Byzantine’s fault stems from The Byzantine Generals’ Problem (BGP), described by Lamport et al. (1982). Assuming that there are four generals each leading own troop surrounding a walled city. In order to capture the city, they all need to attack at the same time. If one or more generals decide to retreat their troops, the city will be able to fight off the attack. Generals are able to communicate only through messengers and there is a risk that they are corrupt, or they lie. Generals can lie as well if they want to make their own troop stronger by letting others attack and get killed. (Lamport et al. 1982)

4.2.1 Proof-of-Work (PoW)

Vast majority of the blockchains are based on Proof-of-Work (PoW) consensus

mechanisms and it was first introduced in Bitcoin whitepaper (Gervais et al. 2016) and

in simple terms it is a proof of that a scarce resource was consumed (Poelstra 2015).

PoW works the way that complex computational process authenticates the blocks. In the Proof-of-Work consensus mechanism miners compete for the block reward by trying to guess nonce (number only used once) value in the block till the moment that value is found and gives the block’s hash the requisite zero bits. Predominant amount of

decisions is described by the longest chain, because it has most computational effort put in it. To make a modification in one block the chain the attacker would have to redo all the blocks plus catch up and surpass the PoW-process of honest miners. (Nakamoto 2008) Aforementioned situation is called Majority attack where one entity is controlling the majority (minimum 51%) of hashing power (Binance 2018). Security of the PoW lays in principle that no counterpart should input more than 50% of the processing power, because in such situation could control the whole blockchain (Gervais et al. 2016). The more nodes there are mining the bitcoin the more secure it becomes as there is more miners (Binance 2018)

Calculating hashes using Proof-of-Work consensus mechanism requires a lot of energy and thus is a rather unecological process (Tschorsch and Schauermann, 2016).

However, it also works as an important element for incentivization which is according Nakamoto (2008) similar to gold mining that devote resources and energy to bring new gold to circulation. De Vries (2018) estimates that Bitcoin mining equipment consumes 8.92 Gigawatts of electricity for both the mining process and cooling and the

consumption is expected to rise even further.

4.2.2 Proof-of-Stake (PoS)

Because of the energy issues of the PoW consensus mechanism, the most often discussed replacement for would be Proof-of-Stake (PoS) consensus mechanism. In PoS, Stake is a security deposit that Proof-of-Stake miners must put in before the consensus mechanism allows them to propose and validate blocks (Martinez 2018).

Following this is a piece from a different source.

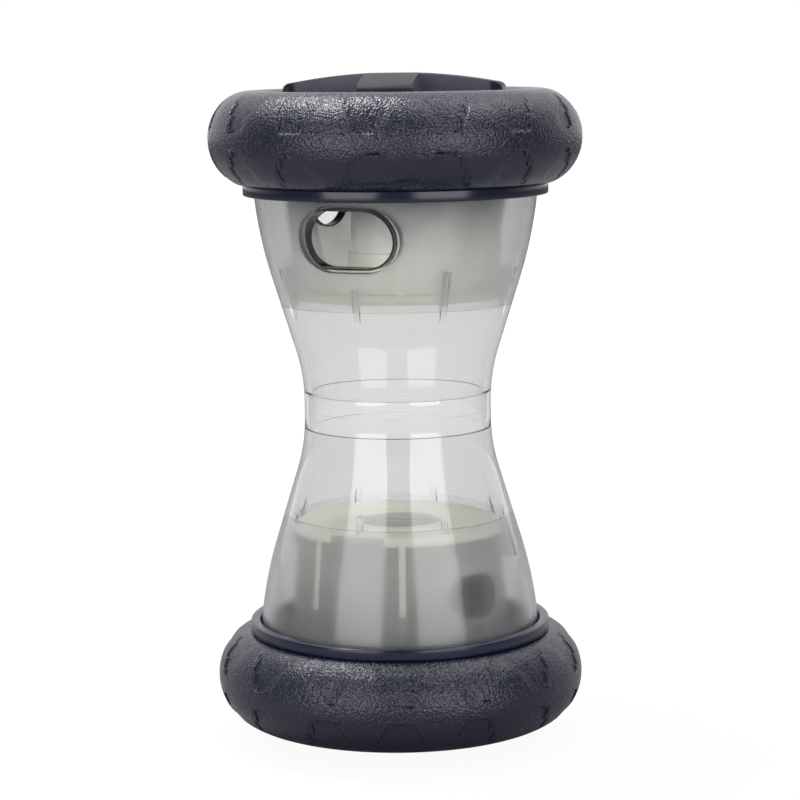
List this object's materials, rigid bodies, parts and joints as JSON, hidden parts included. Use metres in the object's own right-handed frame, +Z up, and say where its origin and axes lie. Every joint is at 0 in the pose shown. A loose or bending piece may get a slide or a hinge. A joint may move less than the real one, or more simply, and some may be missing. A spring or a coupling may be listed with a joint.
{
  "type": "treat dispensing toy",
  "caption": "Hourglass treat dispenser for dogs: clear shells between tyre-shaped end rings, with a treat port and a turning selector cap at each end.",
  "frame": {"origin": "middle of the flat crown of the lower turning cap, which the toy stands on", "axes": "+Z up along the turning axis of both caps; -Y is the side that the picture shows, about 21 degrees from the upper port"},
  "size_m": [0.11, 0.11, 0.1978],
  "materials": {
    "clear_shell": "clear polycarbonate, glossy at the waist and lightly frosted towards both ends",
    "navy_gloss": "smooth dark navy nylon, moulded, semi-gloss",
    "tyre_rubber": "charcoal navy rubber with a fine leather-like grain and shallow tread pockets",
    "grip_plastic": "dark navy plastic, fine spark-eroded grain on top, smooth walls",
    "frosted_cup": "milky translucent plastic with a faint green-grey tone",
    "soft_seal": "soft dark elastomer, satin"
  },
  "bodies": {
    "lower_end": {"lower_hub": "navy_gloss", "lower_tyre": "tyre_rubber", "lower_gasket": "soft_seal"},
    "lower_selector": {"lower_cap": "grip_plastic", "lower_cap_ring": "soft_seal", "lower_cup": "frosted_cup", "lower_tube": "frosted_cup", "lower_port_liner": "navy_gloss", "lower_flap_gate": "soft_seal", "lower_small_liner": "navy_gloss"},
    "shells": {"lower_shell": "clear_shell", "waist_ring": "clear_shell", "upper_shell": "clear_shell"},
    "upper_end": {"upper_hub": "navy_gloss", "upper_tyre": "tyre_rubber", "upper_gasket": "soft_seal"},
    "upper_selector": {"upper_cap": "grip_plastic", "upper_cap_ring": "soft_seal", "upper_cup": "frosted_cup", "upper_tube": "frosted_cup", "upper_port_liner": "navy_gloss", "upper_flap_gate": "soft_seal", "upper_small_liner": "navy_gloss"}
  },
  "joints": [
    {"name": "lower_cap_turn", "type": "hinge", "parent": "lower_end", "child": "lower_selector", "pos_m": [0, 0, 0.02], "axis": [0, 0, 1], "continuous": true},
    {"name": "shells_lift", "type": "slide", "parent": "lower_end", "child": "shells", "axis": [0, 0, 1], "range_m": [0, 0.04]},
    {"name": "upper_end_lift", "type": "slide", "parent": "shells", "child": "upper_end", "axis": [0, 0, 1], "range_m": [0, 0.04]},
    {"name": "upper_cap_turn", "type": "hinge", "parent": "upper_end", "child": "upper_selector", "pos_m": [0, 0, 0.178], "axis": [0, 0, 1], "continuous": true}
  ]
}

The earliest versions of PoS consensus mechanism didn't require security deposit (Martinez 2018). Alternatively, to PoW it offers randomly selected stakeholder right to

update the blockchain and therefore creates an incentive for stakeholders to participate in computational arms race. The validators receive a monetary reward, but it doesn't require explicit cost from stakeholders to receive the right for validating the blocks.

(Saleh 2018)

However, Proof-of-Stake consensus mechanism meets a Nothing at Stake problem which is an assumption that because it is computationally cheap to validate any block the miners will validate multiple forks. This way the network becomes more vulnerable to double-spend attacks. The Nothing at Stake problem is built on assumptions that there are zero miners wanting to mine only one chain at a time; Miners seek to profit anytime there is an opportunity, neglecting the security of the network; Miners are using a modified software that brings the ability to mine several forks at a time. (Martinez 2018)

Figure 8. Nothing at Stake problem (Buterin 2016)

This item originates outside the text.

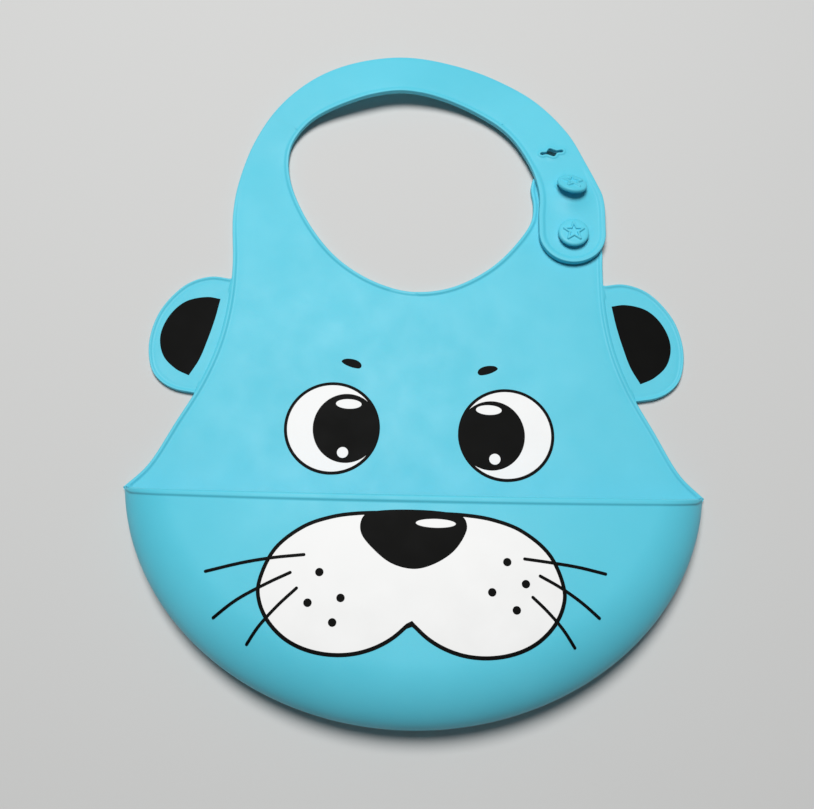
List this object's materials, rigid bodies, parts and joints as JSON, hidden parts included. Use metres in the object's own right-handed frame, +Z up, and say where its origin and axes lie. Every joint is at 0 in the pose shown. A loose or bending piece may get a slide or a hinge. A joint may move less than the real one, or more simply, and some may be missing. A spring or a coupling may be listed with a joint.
{
  "type": "baby bib",
  "caption": "Soft silicone baby bib with a rounded crumb-catching pocket, buttoned neck strap, ear flaps and a printed animal face, lying flat.",
  "frame": {"origin": "centre of the bounding box in plan, on the surface the bib lies on", "axes": "+Y from the pocket towards the neck strap, +X to the side with the studs, +Z up out of the printed front"},
  "size_m": [0.2276, 0.2862, 0.0264],
  "materials": {
    "silicone": "matte moulded food-grade silicone, light blue",
    "black_ink": "satin silk-screened silicone ink, black",
    "white_ink": "satin silk-screened silicone ink, white"
  },
  "bodies": {
    "pocket_body": {"back_panel": "silicone", "catch_pocket": "silicone", "lip_bead": "silicone", "muzzle_white": "white_ink", "muzzle_outline": "black_ink", "nose": "black_ink", "nose_glint": "white_ink", "left_whiskers": "black_ink", "right_whiskers": "black_ink", "left_muzzle_dots": "black_ink", "right_muzzle_dots": "black_ink"},
    "chest": {"chest_panel": "silicone", "stud_tab": "silicone", "neck_bead": "silicone", "left_edge_bead": "silicone", "right_edge_bead": "silicone", "lower_stud": "silicone", "upper_stud": "silicone", "left_eye_white": "white_ink", "left_eye_outline": "black_ink", "left_pupil": "black_ink", "left_eye_glints": "white_ink", "left_brow": "black_ink", "right_eye_white": "white_ink", "right_eye_outline": "black_ink", "right_pupil": "black_ink", "right_eye_glints": "white_ink", "right_brow": "black_ink"},
    "left_ear": {"left_ear_flap": "silicone", "left_ear_rim": "silicone", "left_ear_patch": "black_ink"},
    "right_ear": {"right_ear_flap": "silicone", "right_ear_rim": "silicone", "right_ear_patch": "black_ink"},
    "strap_arch": {"strap_arch": "silicone"},
    "strap_end": {"strap_end": "silicone", "strap_end_rim": "silicone"}
  },
  "joints": [
    {"name": "chest_fold", "type": "hinge", "parent": "pocket_body", "child": "chest", "pos_m": [0, -0.0548, 0.0031], "axis": [1, 0, 0], "range_deg": [0, 88], "stiffness_Nm_per_rad": 0.004},
    {"name": "strap_lift", "type": "hinge", "parent": "chest", "child": "strap_arch", "pos_m": [-0.0035, 0.0782, 0.0031], "axis": [0.866, -0.5, 0], "range_deg": [0, 75], "stiffness_Nm_per_rad": 0.004, "deforming": ["lower_stud", "upper_stud"]},
    {"name": "strap_end_lift", "type": "hinge", "parent": "strap_arch", "child": "strap_end", "pos_m": [-0.0035, 0.0782, 0.0057], "axis": [-0.766, -0.6428, 0], "range_deg": [0, 60], "stiffness_Nm_per_rad": 0.003, "deforming": ["lower_stud", "upper_stud"]},
    {"name": "left_ear_fold", "type": "hinge", "parent": "chest", "child": "left_ear", "pos_m": [-0.0846, 0.01025, 0.0031], "axis": [0.2254, 0.9743, 0], "range_deg": [0, 80], "stiffness_Nm_per_rad": 0.0015},
    {"name": "right_ear_fold", "type": "hinge", "parent": "chest", "child": "right_ear", "pos_m": [0.0846, 0.01025, 0.0031], "axis": [0.2254, -0.9743, 0], "range_deg": [0, 80], "stiffness_Nm_per_rad": 0.0015}
  ]
}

Ethereum blockchain introduced approach for solving Nothing at Stake problem (Figure 8.) by penalizing the miners that create blocks on multiple chains (Buterin 2016).

4.2.3 Proof-of-Authority (PoA)

Proof-of-Authority consensus algorithm relies on trusted nodes which are recognized as authorities (De Angelis et al. 2018). These authorities have unique id and more than half are assumed to be honest. Consensus of transactions is reached by mining rotation schema, approach that is utilized to split fairly the responsibility of block creation

between authorities (Gaetani et al. 2017; De Angelis et al. 2018). In comparison to PoW it doesn’t require a lot of computational power, has high throughput of transactions as well as can be applied for both public and private blockchain networks (Walter 2018).

4.2.4 Proof-of-Activity (POA)

Proof-of-Activity is a hybrid consensus mechanism that combines Proof-of-Work and Proof-of-Stake consensus mechanisms into single process. The role of miners is to race for guessing the nonce and finding the block in order to gain the monetary reward, the more computational power a single miner has the bigger chances there are for finding a block. In comparison to PoW mining, blocks don’t contain transactions. PoS takes the leading role after by validating the transactions using signatures. (Dhariwal 2018) This way Proof-of-Activity creates two-layer security on the network because attacker need to have both 51% of mining power in the network and 51% of coins staked in the network which would be a very costly operation (Dean et al. 2018).